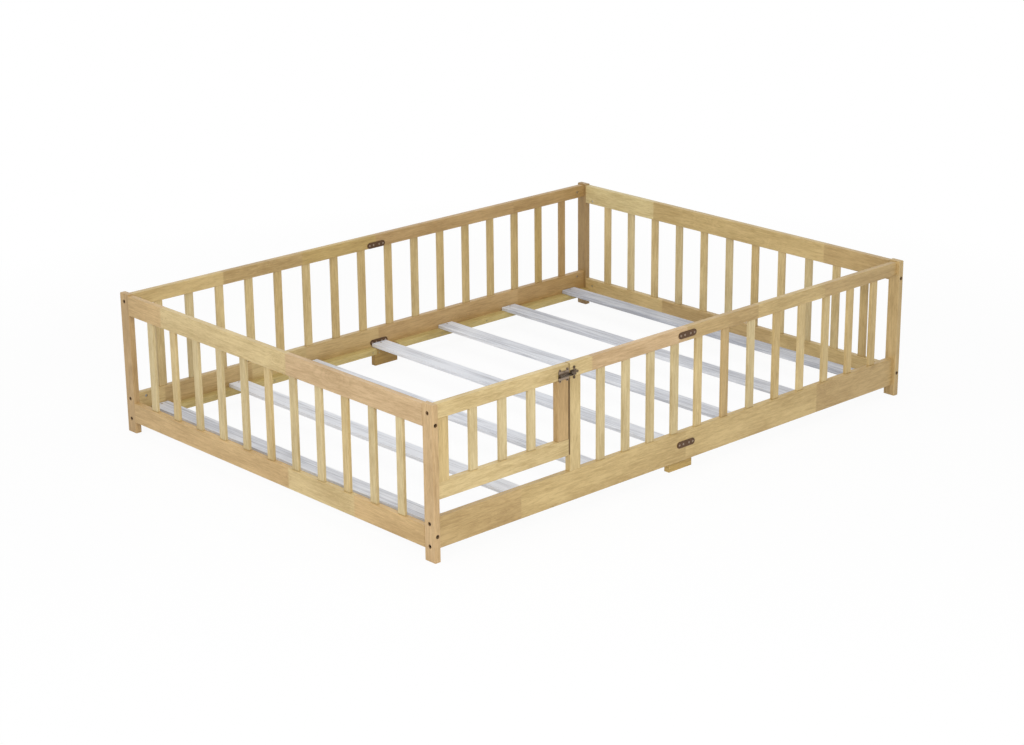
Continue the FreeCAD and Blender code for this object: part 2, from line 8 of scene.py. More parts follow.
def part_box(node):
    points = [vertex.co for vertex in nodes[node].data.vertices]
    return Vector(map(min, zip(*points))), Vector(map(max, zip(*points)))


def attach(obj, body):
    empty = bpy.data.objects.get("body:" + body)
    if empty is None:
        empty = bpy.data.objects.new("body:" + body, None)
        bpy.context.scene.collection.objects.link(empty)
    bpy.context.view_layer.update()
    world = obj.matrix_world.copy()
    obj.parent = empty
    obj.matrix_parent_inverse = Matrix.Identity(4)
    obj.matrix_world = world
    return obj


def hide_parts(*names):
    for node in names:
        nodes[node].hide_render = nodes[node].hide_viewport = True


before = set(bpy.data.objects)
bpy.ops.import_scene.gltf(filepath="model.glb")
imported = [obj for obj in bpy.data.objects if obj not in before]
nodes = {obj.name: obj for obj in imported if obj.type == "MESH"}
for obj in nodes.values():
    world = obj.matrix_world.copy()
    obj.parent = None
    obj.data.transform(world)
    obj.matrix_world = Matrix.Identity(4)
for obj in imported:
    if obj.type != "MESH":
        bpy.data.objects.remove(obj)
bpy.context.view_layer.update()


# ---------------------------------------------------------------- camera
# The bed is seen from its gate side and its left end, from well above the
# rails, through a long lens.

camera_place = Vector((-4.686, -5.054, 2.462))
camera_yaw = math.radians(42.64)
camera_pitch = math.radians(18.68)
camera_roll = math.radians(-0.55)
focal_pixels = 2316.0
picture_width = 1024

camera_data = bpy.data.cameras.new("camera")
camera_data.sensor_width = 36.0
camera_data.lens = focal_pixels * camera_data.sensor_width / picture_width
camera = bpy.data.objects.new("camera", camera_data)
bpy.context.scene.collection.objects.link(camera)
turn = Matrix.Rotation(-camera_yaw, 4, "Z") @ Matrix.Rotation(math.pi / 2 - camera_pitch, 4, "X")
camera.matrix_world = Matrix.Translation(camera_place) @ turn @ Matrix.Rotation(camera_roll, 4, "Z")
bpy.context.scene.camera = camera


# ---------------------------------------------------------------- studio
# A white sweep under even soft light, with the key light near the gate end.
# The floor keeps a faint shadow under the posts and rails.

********

EXERCISE DIRECTIONS:
Quote exactly the first line of the data and every line after it through the one holding "obj.parent = empty".

SOLUTION BELOW:
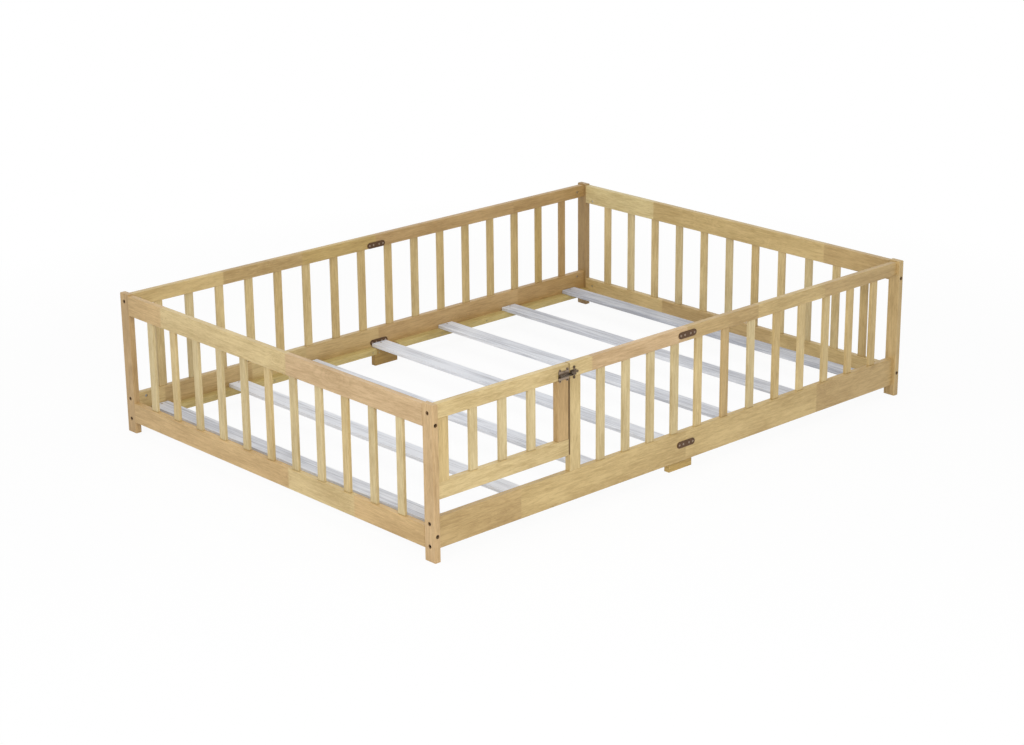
Continue the FreeCAD and Blender code for this object: part 2, from line 8 of scene.py. More parts follow.
def part_box(node):
    points = [vertex.co for vertex in nodes[node].data.vertices]
    return Vector(map(min, zip(*points))), Vector(map(max, zip(*points)))


def attach(obj, body):
    empty = bpy.data.objects.get("body:" + body)
    if empty is None:
        empty = bpy.data.objects.new("body:" + body, None)
        bpy.context.scene.collection.objects.link(empty)
    bpy.context.view_layer.update()
    world = obj.matrix_world.copy()
    obj.parent = empty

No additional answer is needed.